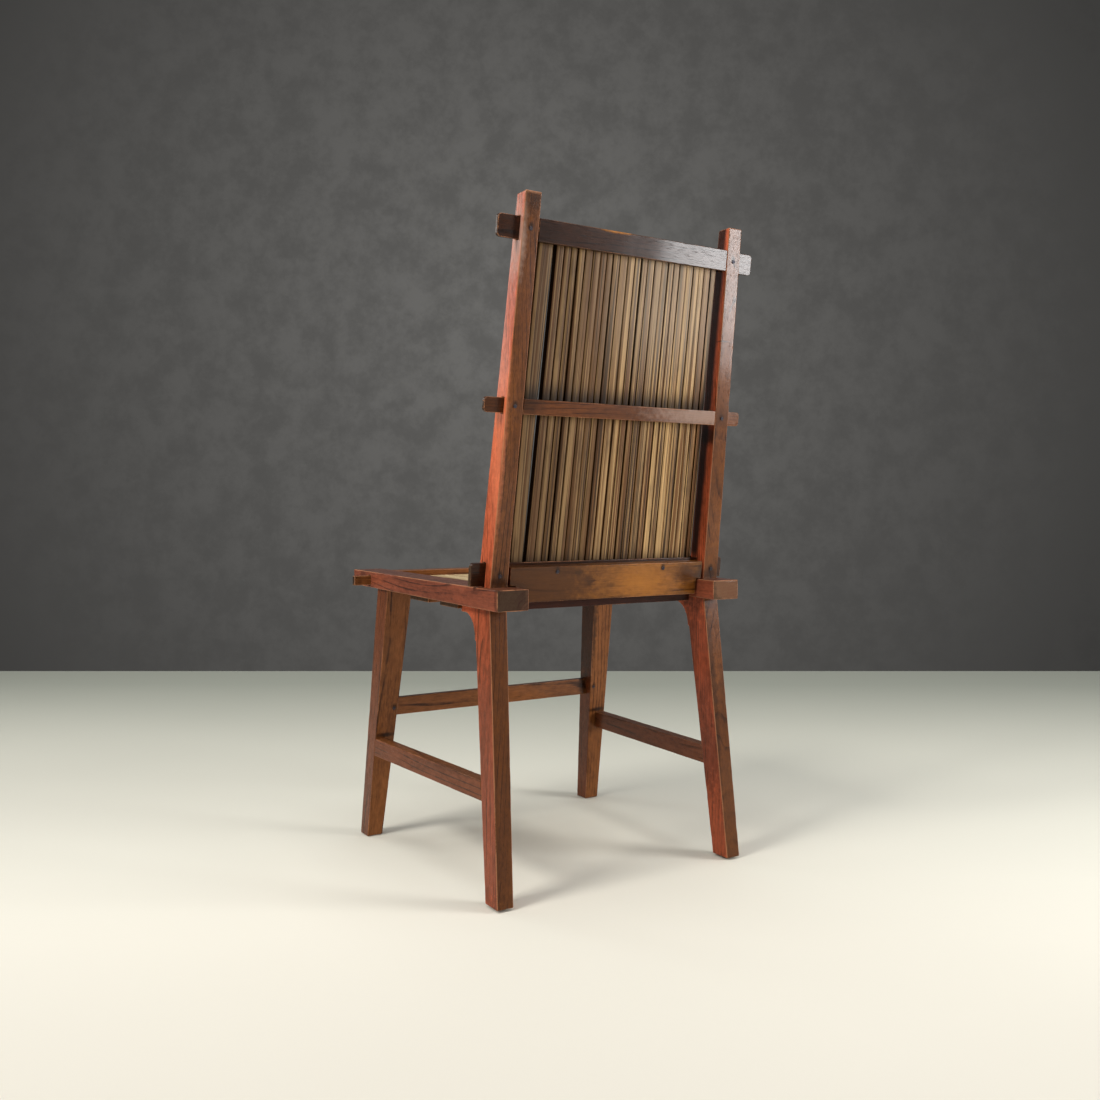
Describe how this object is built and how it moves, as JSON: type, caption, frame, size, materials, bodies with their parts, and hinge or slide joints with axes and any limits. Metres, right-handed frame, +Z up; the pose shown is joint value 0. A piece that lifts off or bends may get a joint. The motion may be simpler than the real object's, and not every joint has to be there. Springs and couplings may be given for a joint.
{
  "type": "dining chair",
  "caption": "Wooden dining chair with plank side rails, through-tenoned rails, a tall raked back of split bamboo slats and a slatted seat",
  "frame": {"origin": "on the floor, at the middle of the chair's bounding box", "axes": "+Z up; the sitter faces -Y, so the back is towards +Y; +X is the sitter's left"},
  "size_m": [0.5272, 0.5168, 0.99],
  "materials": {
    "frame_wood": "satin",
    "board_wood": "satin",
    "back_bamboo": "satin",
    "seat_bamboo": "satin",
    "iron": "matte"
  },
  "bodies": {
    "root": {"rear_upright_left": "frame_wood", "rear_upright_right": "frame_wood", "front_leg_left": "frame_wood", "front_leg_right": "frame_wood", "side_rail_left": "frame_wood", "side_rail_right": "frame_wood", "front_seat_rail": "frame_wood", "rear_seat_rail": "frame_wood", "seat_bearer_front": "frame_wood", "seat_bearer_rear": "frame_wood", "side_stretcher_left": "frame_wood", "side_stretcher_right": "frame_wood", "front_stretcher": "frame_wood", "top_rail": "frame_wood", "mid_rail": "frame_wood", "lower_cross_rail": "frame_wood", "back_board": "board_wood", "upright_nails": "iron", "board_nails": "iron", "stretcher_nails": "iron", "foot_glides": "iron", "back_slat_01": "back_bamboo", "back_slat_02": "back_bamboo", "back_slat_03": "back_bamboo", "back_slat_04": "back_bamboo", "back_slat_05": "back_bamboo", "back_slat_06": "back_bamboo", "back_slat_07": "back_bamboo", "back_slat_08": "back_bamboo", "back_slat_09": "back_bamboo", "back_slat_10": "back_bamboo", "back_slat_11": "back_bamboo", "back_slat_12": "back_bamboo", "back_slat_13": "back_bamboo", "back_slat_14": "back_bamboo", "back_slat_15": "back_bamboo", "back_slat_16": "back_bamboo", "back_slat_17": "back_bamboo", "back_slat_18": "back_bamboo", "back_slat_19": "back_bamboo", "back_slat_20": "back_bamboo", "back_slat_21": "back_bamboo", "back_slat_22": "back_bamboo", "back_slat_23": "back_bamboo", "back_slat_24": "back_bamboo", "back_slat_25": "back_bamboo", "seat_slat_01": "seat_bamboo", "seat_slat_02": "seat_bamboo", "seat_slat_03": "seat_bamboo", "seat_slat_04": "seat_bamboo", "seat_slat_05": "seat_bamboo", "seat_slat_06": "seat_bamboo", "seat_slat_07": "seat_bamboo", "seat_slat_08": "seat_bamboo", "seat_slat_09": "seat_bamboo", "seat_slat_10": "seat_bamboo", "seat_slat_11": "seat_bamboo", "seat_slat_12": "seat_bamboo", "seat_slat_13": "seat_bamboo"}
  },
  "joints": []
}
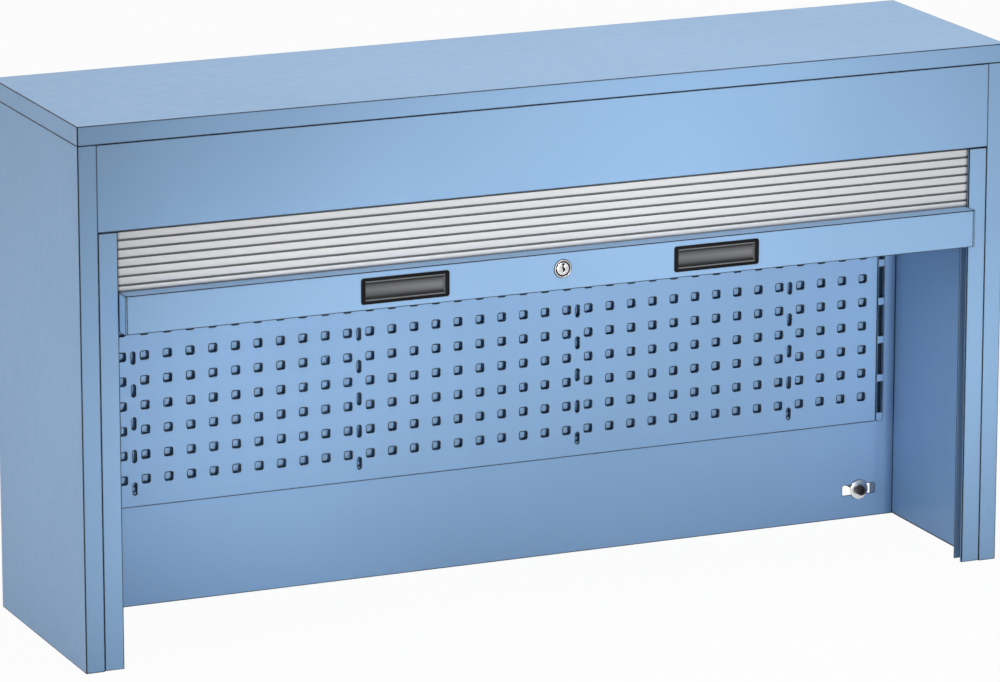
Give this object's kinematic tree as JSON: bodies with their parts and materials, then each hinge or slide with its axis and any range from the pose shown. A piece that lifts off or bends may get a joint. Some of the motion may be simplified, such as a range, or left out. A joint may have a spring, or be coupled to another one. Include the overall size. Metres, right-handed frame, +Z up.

■ ■ ■ ■

## What is expected
Extract the complete set of records unchanged.

## Result of the exercise
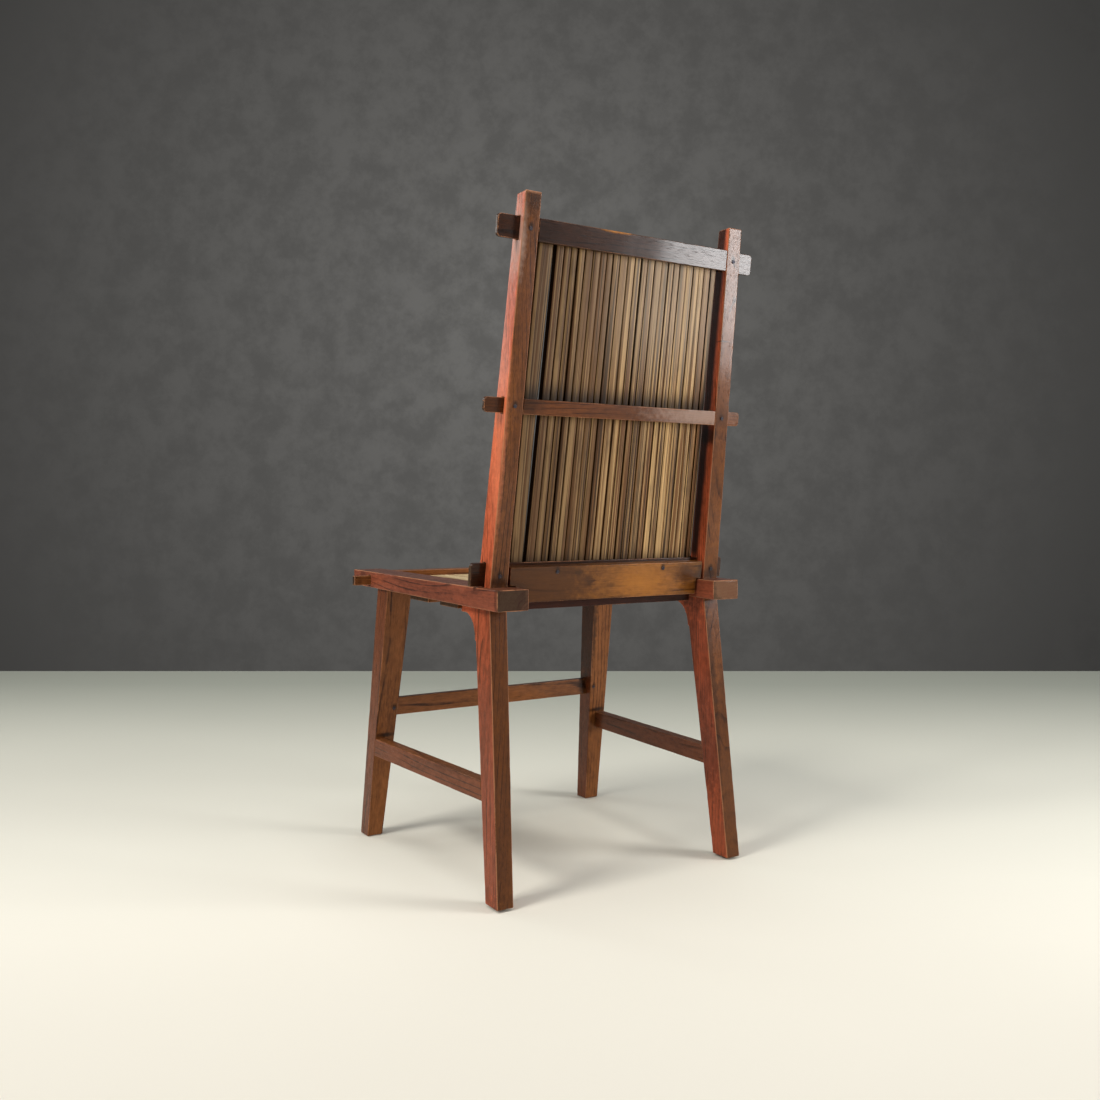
Describe how this object is built and how it moves, as JSON: type, caption, frame, size, materials, bodies with their parts, and hinge or slide joints with axes and any limits. Metres, right-handed frame, +Z up; the pose shown is joint value 0. A piece that lifts off or bends may get a joint. The motion may be simpler than the real object's, and not every joint has to be there. Springs and couplings may be given for a joint.
{
  "type": "dining chair",
  "caption": "Wooden dining chair with plank side rails, through-tenoned rails, a tall raked back of split bamboo slats and a slatted seat",
  "frame": {"origin": "on the floor, at the middle of the chair's bounding box", "axes": "+Z up; the sitter faces -Y, so the back is towards +Y; +X is the sitter's left"},
  "size_m": [0.5272, 0.5168, 0.99],
  "materials": {
    "frame_wood": "satin",
    "board_wood": "satin",
    "back_bamboo": "satin",
    "seat_bamboo": "satin",
    "iron": "matte"
  },
  "bodies": {
    "root": {"rear_upright_left": "frame_wood", "rear_upright_right": "frame_wood", "front_leg_left": "frame_wood", "front_leg_right": "frame_wood", "side_rail_left": "frame_wood", "side_rail_right": "frame_wood", "front_seat_rail": "frame_wood", "rear_seat_rail": "frame_wood", "seat_bearer_front": "frame_wood", "seat_bearer_rear": "frame_wood", "side_stretcher_left": "frame_wood", "side_stretcher_right": "frame_wood", "front_stretcher": "frame_wood", "top_rail": "frame_wood", "mid_rail": "frame_wood", "lower_cross_rail": "frame_wood", "back_board": "board_wood", "upright_nails": "iron", "board_nails": "iron", "stretcher_nails": "iron", "foot_glides": "iron", "back_slat_01": "back_bamboo", "back_slat_02": "back_bamboo", "back_slat_03": "back_bamboo", "back_slat_04": "back_bamboo", "back_slat_05": "back_bamboo", "back_slat_06": "back_bamboo", "back_slat_07": "back_bamboo", "back_slat_08": "back_bamboo", "back_slat_09": "back_bamboo", "back_slat_10": "back_bamboo", "back_slat_11": "back_bamboo", "back_slat_12": "back_bamboo", "back_slat_13": "back_bamboo", "back_slat_14": "back_bamboo", "back_slat_15": "back_bamboo", "back_slat_16": "back_bamboo", "back_slat_17": "back_bamboo", "back_slat_18": "back_bamboo", "back_slat_19": "back_bamboo", "back_slat_20": "back_bamboo", "back_slat_21": "back_bamboo", "back_slat_22": "back_bamboo", "back_slat_23": "back_bamboo", "back_slat_24": "back_bamboo", "back_slat_25": "back_bamboo", "seat_slat_01": "seat_bamboo", "seat_slat_02": "seat_bamboo", "seat_slat_03": "seat_bamboo", "seat_slat_04": "seat_bamboo", "seat_slat_05": "seat_bamboo", "seat_slat_06": "seat_bamboo", "seat_slat_07": "seat_bamboo", "seat_slat_08": "seat_bamboo", "seat_slat_09": "seat_bamboo", "seat_slat_10": "seat_bamboo", "seat_slat_11": "seat_bamboo", "seat_slat_12": "seat_bamboo", "seat_slat_13": "seat_bamboo"}
  },
  "joints": []
}
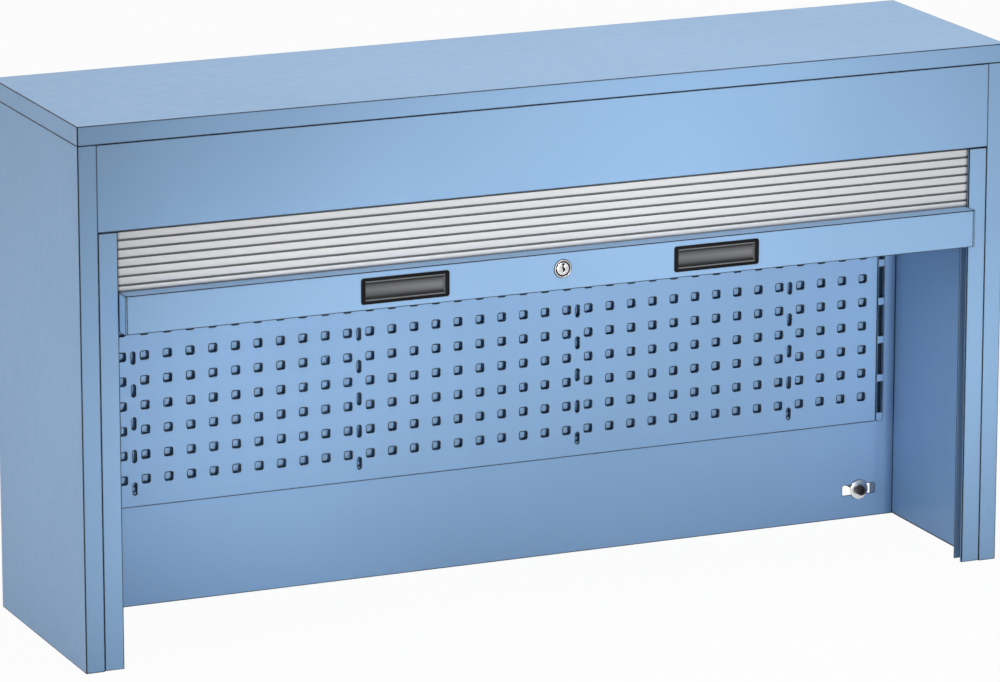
Give this object's kinematic tree as JSON: bodies with their parts and materials, then each hinge or slide with its axis and any range from the pose shown. A piece that lifts off or bends may get a joint. Some of the motion may be simplified, such as a range, or left out. A joint may have a spring, or be coupled to another one. Include the overall size. Metres, right-handed frame, +Z up.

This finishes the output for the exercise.